##### DATASET CONTENT

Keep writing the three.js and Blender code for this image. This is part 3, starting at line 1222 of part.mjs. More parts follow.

##########
##### DATASET CONTENT

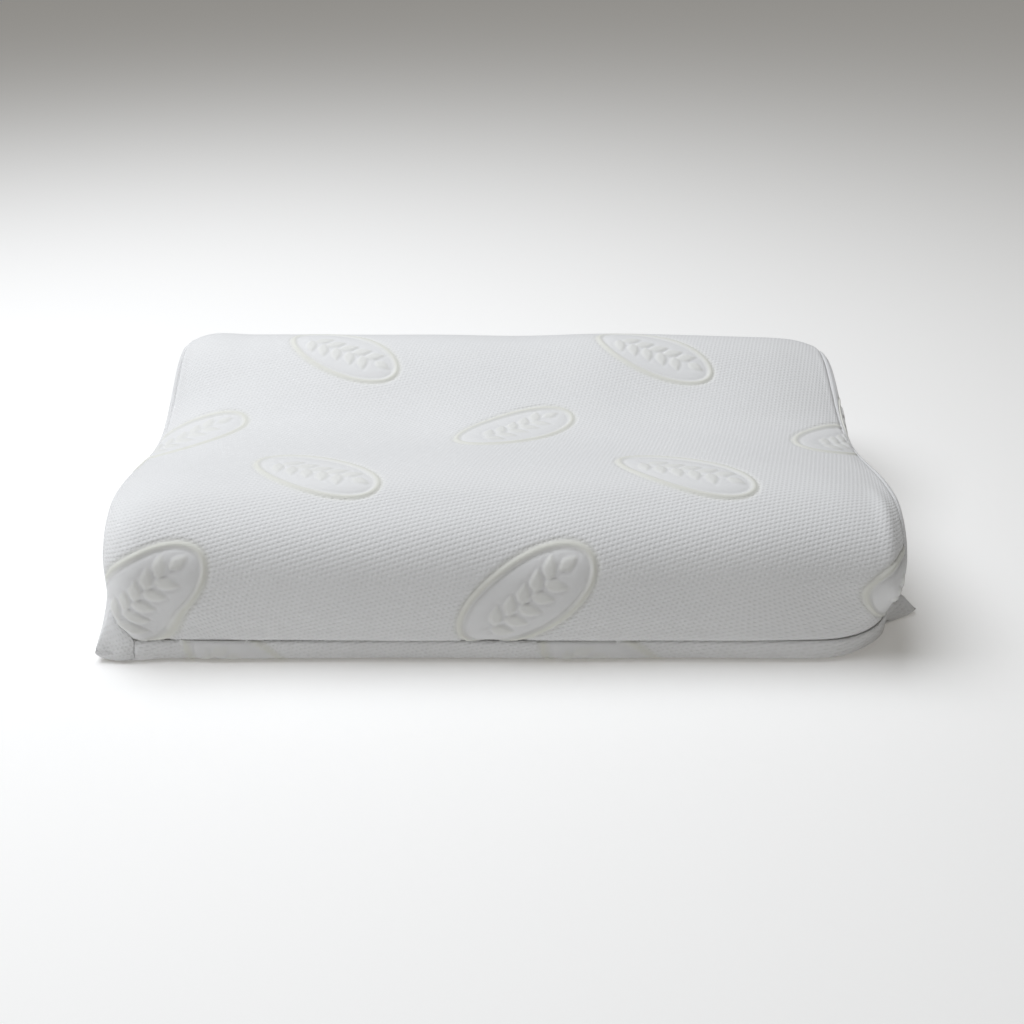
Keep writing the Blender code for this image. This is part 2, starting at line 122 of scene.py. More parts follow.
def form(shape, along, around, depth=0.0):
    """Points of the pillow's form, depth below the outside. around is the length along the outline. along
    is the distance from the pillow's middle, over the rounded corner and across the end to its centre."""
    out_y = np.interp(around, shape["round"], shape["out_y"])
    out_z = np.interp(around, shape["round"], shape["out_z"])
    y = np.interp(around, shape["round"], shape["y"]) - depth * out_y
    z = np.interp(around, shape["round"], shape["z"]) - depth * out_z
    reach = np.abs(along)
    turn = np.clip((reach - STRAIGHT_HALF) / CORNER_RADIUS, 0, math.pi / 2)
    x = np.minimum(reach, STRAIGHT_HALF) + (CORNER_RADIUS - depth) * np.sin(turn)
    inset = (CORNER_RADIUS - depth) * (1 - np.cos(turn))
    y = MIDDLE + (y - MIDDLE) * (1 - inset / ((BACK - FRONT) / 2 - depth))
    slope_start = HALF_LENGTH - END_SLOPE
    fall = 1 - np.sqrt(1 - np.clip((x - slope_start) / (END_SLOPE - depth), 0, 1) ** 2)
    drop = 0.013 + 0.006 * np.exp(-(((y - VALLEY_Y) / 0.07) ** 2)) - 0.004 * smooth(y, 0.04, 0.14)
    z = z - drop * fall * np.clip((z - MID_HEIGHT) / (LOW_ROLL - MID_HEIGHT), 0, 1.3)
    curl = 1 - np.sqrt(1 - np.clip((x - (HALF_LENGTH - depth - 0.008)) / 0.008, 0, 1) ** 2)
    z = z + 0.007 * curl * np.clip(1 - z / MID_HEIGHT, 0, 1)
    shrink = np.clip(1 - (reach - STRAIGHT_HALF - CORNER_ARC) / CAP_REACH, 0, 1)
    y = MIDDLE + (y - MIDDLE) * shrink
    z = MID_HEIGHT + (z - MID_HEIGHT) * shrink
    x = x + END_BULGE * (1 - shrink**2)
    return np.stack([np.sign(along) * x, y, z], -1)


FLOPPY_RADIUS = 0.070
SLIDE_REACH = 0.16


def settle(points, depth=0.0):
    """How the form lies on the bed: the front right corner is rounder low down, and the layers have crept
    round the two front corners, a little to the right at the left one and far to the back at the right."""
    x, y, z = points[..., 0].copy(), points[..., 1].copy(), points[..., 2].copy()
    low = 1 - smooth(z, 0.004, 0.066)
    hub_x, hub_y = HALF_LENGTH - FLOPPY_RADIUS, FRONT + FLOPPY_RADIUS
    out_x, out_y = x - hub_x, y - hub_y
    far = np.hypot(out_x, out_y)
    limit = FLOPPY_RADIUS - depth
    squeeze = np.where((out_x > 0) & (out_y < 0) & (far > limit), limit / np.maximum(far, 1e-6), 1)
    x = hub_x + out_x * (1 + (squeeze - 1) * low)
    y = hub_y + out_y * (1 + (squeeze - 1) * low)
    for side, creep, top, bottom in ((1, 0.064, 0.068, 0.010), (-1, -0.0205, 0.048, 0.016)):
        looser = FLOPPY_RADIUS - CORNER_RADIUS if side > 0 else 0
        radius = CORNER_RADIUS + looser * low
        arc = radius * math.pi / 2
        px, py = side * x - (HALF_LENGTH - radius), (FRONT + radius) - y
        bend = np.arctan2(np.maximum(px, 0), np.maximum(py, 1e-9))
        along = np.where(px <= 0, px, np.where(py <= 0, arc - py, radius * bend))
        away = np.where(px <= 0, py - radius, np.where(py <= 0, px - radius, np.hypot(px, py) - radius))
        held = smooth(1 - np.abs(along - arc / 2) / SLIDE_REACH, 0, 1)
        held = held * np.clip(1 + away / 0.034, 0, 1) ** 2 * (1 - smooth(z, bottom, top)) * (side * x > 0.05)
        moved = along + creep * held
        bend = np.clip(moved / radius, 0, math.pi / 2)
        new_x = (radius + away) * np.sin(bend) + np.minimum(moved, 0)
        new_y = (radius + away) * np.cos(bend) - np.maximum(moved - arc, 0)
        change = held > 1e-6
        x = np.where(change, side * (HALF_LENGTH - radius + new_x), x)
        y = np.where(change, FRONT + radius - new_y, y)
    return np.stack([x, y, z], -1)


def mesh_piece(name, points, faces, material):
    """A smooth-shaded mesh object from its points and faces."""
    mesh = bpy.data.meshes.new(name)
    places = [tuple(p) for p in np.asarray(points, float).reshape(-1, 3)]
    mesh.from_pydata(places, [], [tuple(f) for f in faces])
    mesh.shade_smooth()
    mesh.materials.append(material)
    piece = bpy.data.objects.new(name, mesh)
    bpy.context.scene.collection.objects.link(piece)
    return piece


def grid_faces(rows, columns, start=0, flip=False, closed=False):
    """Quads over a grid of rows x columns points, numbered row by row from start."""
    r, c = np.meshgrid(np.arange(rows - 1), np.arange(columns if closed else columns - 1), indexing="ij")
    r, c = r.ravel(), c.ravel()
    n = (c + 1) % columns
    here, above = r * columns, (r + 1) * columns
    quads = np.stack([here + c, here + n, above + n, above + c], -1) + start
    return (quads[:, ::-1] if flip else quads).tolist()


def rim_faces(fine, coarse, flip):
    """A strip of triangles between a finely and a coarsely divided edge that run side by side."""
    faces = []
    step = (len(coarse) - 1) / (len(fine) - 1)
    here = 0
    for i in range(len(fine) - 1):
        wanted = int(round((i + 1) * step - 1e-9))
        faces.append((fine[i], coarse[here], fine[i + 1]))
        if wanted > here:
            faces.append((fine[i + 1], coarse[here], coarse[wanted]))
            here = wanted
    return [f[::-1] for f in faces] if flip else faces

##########
##### DATASET CONTENT

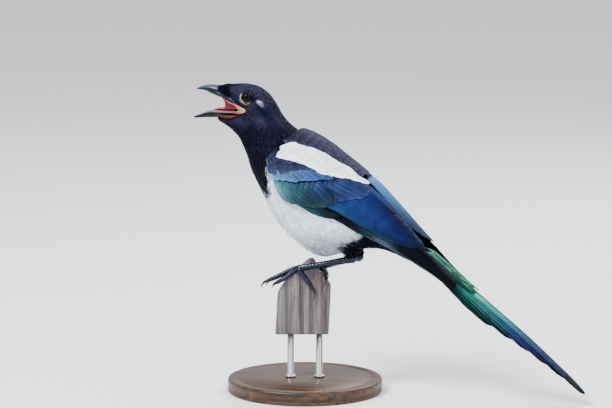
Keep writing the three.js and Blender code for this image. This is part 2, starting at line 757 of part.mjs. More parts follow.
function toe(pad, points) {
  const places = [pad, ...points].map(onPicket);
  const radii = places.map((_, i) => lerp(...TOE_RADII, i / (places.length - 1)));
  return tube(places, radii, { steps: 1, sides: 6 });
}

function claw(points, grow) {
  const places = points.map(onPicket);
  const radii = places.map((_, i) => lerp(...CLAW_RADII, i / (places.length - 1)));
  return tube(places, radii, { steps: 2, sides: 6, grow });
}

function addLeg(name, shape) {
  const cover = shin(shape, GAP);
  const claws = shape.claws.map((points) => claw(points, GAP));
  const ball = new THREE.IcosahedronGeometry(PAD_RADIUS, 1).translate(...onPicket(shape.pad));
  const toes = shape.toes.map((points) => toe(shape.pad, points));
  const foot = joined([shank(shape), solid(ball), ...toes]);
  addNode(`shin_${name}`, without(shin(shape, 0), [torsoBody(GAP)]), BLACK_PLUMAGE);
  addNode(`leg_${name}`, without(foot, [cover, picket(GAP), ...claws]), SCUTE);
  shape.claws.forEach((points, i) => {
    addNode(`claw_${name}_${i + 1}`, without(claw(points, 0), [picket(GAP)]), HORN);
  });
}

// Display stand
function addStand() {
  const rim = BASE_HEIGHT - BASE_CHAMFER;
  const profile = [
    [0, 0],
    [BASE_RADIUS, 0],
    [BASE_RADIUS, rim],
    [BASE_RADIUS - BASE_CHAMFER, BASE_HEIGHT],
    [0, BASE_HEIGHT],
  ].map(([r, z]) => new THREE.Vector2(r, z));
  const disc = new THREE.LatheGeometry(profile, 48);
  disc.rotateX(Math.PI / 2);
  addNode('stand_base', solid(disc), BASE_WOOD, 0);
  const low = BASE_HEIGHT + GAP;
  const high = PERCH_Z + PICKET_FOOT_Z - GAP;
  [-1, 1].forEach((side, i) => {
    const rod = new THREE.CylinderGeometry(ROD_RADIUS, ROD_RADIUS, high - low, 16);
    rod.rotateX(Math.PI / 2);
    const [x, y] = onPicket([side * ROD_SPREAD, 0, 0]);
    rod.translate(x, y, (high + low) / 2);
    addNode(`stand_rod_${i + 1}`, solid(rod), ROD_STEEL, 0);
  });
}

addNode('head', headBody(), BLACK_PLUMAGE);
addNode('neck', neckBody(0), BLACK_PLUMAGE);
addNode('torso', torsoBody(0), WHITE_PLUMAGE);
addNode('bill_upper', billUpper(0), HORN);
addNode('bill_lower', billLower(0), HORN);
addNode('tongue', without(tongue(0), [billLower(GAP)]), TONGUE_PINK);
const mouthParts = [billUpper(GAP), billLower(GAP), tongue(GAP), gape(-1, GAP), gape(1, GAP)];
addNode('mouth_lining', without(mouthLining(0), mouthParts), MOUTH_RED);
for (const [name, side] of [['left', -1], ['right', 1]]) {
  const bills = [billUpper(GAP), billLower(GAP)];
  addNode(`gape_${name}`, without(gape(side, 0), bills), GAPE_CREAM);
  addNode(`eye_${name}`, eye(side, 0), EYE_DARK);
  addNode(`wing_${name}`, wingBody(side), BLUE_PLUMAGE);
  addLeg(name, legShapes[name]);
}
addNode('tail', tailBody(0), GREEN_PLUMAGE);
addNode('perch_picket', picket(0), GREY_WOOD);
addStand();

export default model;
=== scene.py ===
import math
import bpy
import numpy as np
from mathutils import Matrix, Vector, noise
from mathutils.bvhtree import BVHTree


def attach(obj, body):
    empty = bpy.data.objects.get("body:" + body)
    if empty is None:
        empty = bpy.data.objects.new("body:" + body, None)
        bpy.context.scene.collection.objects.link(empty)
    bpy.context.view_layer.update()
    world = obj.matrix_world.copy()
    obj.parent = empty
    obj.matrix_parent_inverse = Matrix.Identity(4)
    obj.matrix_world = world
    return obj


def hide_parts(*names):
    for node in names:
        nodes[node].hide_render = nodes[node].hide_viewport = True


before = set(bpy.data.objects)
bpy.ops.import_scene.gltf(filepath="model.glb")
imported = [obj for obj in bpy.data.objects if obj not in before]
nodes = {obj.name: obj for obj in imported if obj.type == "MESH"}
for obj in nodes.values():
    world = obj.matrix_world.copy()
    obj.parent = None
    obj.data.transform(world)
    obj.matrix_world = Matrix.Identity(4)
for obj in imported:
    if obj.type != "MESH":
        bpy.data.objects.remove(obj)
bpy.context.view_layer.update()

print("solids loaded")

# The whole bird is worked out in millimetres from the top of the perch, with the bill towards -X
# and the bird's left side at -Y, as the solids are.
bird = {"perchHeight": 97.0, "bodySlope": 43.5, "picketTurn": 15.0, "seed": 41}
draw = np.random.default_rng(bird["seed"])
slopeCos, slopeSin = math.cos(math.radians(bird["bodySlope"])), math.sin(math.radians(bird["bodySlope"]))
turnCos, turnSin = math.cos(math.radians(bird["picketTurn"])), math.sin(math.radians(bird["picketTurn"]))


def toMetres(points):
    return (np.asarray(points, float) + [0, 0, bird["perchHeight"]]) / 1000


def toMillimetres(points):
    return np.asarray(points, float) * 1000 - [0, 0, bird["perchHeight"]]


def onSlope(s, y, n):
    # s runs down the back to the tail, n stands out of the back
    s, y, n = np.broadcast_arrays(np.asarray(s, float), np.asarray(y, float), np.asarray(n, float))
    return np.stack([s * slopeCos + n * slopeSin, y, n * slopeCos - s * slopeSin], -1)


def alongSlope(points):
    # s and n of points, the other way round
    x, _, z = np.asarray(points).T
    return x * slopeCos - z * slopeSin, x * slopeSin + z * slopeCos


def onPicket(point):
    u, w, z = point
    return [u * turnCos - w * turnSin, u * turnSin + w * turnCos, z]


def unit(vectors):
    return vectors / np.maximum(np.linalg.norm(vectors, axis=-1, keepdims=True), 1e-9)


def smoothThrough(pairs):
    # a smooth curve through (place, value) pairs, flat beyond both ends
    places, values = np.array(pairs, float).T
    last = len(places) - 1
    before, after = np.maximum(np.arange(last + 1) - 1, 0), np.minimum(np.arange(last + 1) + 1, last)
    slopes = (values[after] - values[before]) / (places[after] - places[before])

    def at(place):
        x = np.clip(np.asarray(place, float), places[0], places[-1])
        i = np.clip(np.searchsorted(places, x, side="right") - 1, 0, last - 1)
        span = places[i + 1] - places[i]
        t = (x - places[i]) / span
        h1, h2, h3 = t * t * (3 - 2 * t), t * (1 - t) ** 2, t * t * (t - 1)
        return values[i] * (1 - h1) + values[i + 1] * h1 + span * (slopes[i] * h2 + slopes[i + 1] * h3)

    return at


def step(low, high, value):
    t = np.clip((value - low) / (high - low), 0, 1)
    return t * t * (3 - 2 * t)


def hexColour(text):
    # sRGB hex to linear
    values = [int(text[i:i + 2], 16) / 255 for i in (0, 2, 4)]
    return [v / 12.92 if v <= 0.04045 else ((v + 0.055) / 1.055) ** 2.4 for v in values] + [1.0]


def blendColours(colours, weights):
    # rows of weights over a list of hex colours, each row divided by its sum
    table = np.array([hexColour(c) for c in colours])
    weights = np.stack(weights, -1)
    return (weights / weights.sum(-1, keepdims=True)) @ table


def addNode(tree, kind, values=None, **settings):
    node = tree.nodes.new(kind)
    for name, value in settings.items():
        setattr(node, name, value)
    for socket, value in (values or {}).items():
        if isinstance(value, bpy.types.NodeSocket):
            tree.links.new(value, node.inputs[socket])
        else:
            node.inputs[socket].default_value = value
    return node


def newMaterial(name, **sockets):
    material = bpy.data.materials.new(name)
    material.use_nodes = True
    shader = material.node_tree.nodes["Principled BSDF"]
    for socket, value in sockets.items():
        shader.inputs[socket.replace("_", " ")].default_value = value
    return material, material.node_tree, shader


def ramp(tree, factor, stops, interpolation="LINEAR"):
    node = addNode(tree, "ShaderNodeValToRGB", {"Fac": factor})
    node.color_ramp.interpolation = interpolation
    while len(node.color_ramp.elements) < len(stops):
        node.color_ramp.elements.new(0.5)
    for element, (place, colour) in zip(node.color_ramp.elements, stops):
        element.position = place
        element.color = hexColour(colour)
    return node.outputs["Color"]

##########

EXERCISE REQUIREMENTS: The line containing "in imported if" opens the part, and the line containing "return vectors /" closes it. Output that part exactly, with both, and only that.

CORRECT ANSWER:
nodes = {obj.name: obj for obj in imported if obj.type == "MESH"}
for obj in nodes.values():
    world = obj.matrix_world.copy()
    obj.parent = None
    obj.data.transform(world)
    obj.matrix_world = Matrix.Identity(4)
for obj in imported:
    if obj.type != "MESH":
        bpy.data.objects.remove(obj)
bpy.context.view_layer.update()

print("solids loaded")

# The whole bird is worked out in millimetres from the top of the perch, with the bill towards -X
# and the bird's left side at -Y, as the solids are.
bird = {"perchHeight": 97.0, "bodySlope": 43.5, "picketTurn": 15.0, "seed": 41}
draw = np.random.default_rng(bird["seed"])
slopeCos, slopeSin = math.cos(math.radians(bird["bodySlope"])), math.sin(math.radians(bird["bodySlope"]))
turnCos, turnSin = math.cos(math.radians(bird["picketTurn"])), math.sin(math.radians(bird["picketTurn"]))


def toMetres(points):
    return (np.asarray(points, float) + [0, 0, bird["perchHeight"]]) / 1000


def toMillimetres(points):
    return np.asarray(points, float) * 1000 - [0, 0, bird["perchHeight"]]


def onSlope(s, y, n):
    # s runs down the back to the tail, n stands out of the back
    s, y, n = np.broadcast_arrays(np.asarray(s, float), np.asarray(y, float), np.asarray(n, float))
    return np.stack([s * slopeCos + n * slopeSin, y, n * slopeCos - s * slopeSin], -1)


def alongSlope(points):
    # s and n of points, the other way round
    x, _, z = np.asarray(points).T
    return x * slopeCos - z * slopeSin, x * slopeSin + z * slopeCos


def onPicket(point):
    u, w, z = point
    return [u * turnCos - w * turnSin, u * turnSin + w * turnCos, z]


def unit(vectors):
    return vectors / np.maximum(np.linalg.norm(vectors, axis=-1, keepdims=True), 1e-9)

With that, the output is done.